Located nearly 200 kilometres off the coast of Yorkshire, once completed the four wind farms will have a total generating capacity of 4.8GW. “This really could be the new electricity hub for the North Sea,” says Mr Bull.

But while the site is further offshore than the industry has ever ventured before, explains Dr Wyatt, because it is so far from land, wind speeds are higher, while at 30 metres the sea is relatively shallow, making installation of the turbines easier.

UK is number one in offshore wind, but for how much longer?

The wind farms are likely to be the most technical and innovative ever built, and include the use of robotics and autonomous systems, digital twins, so engineers can conduct virtual walk-rounds of the site, and predictive maintenance.

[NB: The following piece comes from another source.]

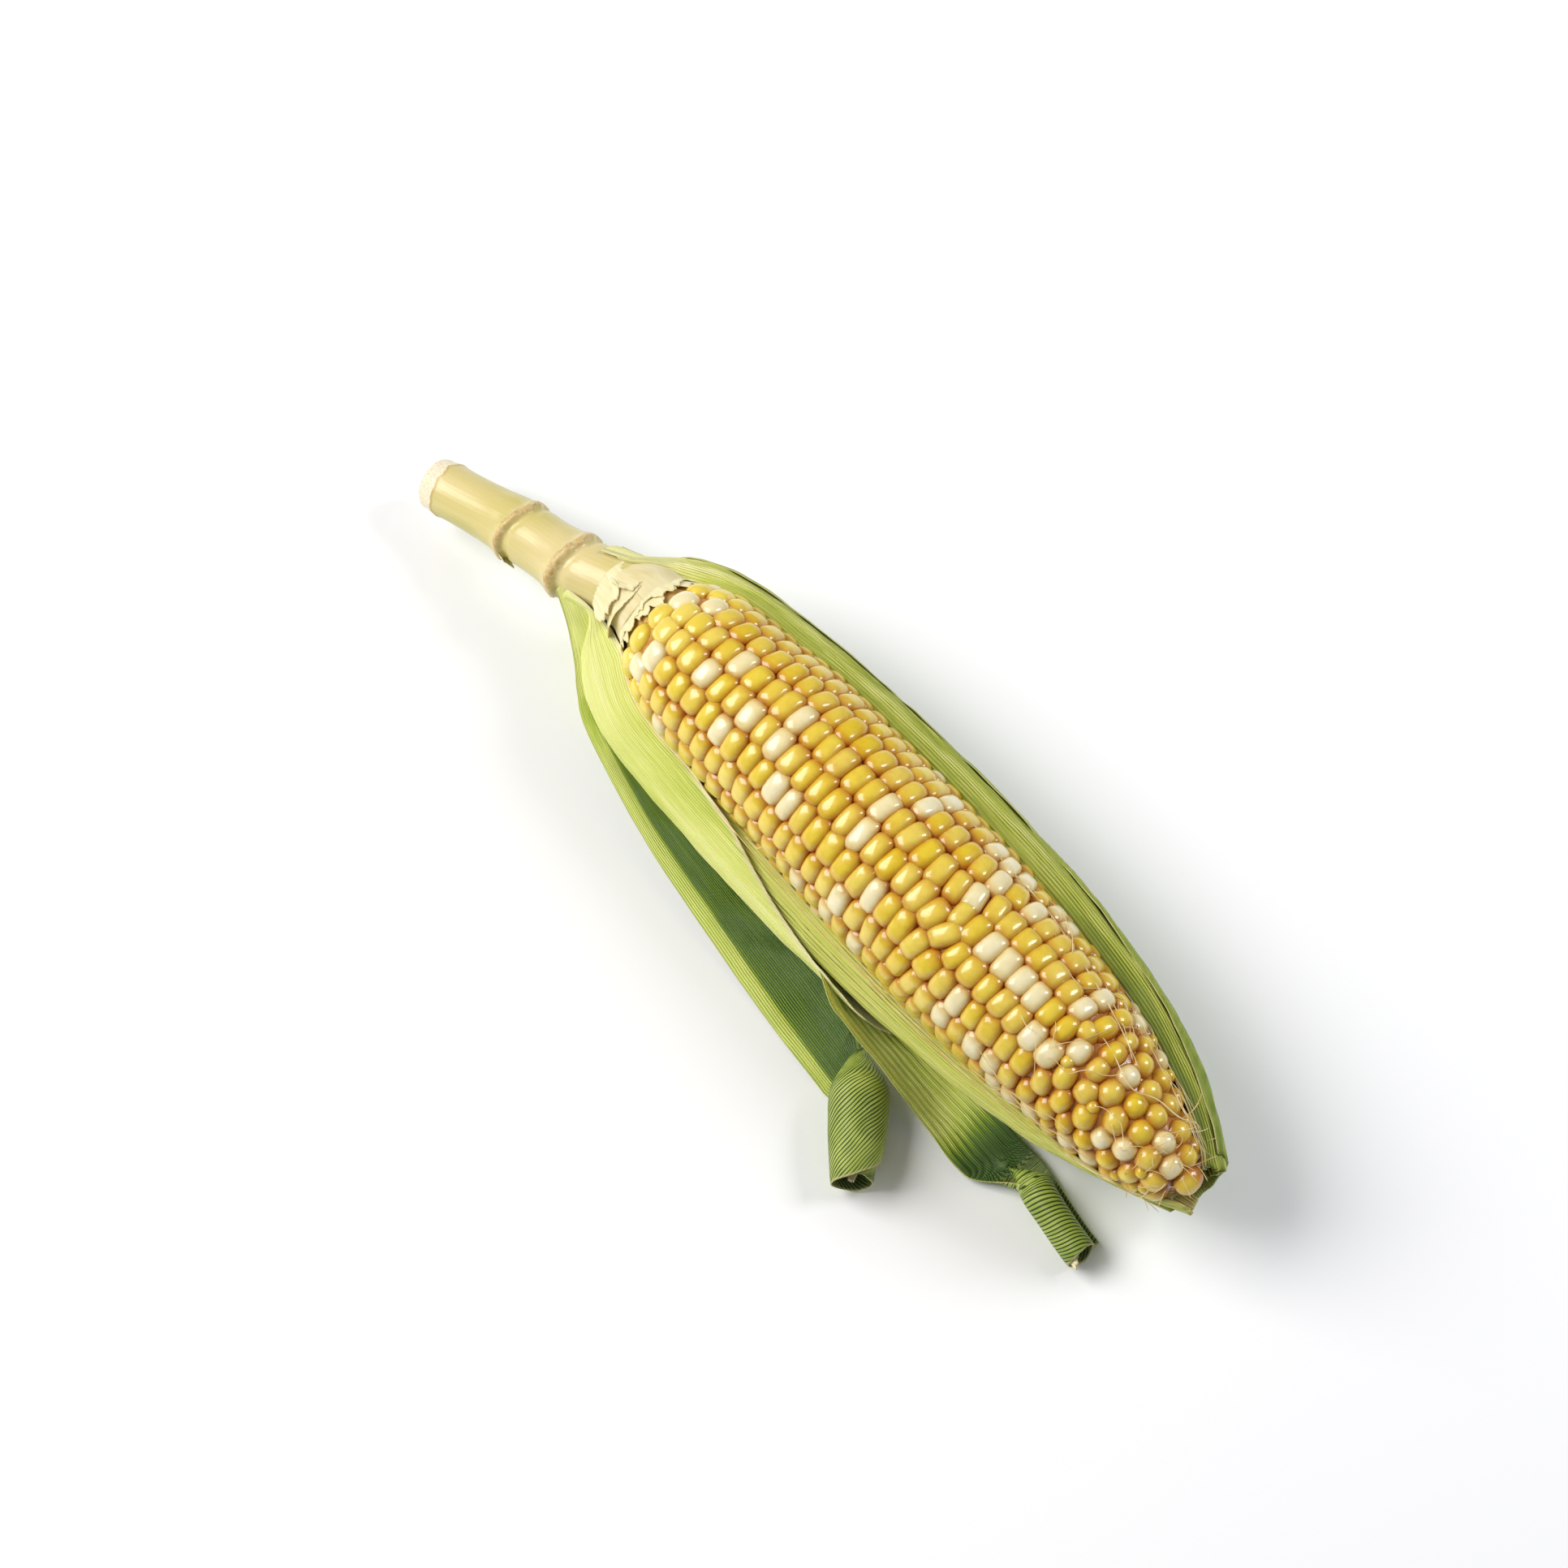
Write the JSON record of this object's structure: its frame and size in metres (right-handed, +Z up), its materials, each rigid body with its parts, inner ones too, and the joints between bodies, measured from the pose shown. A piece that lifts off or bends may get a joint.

Globally the UK now controls just under 40 per cent of the world’s offshore wind capacity, according to the Global Wind Energy Council, but with the likes of China, America and South Korea ramping up their own interests, it’s unlikely Britain will hold its number-one status for long.

This shouldn’t be seen as a problem, says Dr Wyatt. “Using our experience, our know-how and our established supply chains is absolutely key for these other countries to come down the ‘cost curve’ as well, and make offshore wind as economical as it is here.“In terms of first-mover advantage, for all the learnings, all the experience and a lot of the supply chain companies, we’re in a great position.”

UK businesses are already exporting to wind farms all over the world, Mr Sykes adds, and by 2030 the industry hopes to have increased exports of goods and services fivefold to £2.6 billion, from £0.5 billion in 2017, according to the Offshore Wind Industry Council.

“It’s the cutting-edge technology that will be most exportable, whether that’s robotics, whether that’s drone technology, whether that’s smart systems and big data,” he says.

“I’m absolutely convinced offshore wind can be the next exportable success story for UK plc.”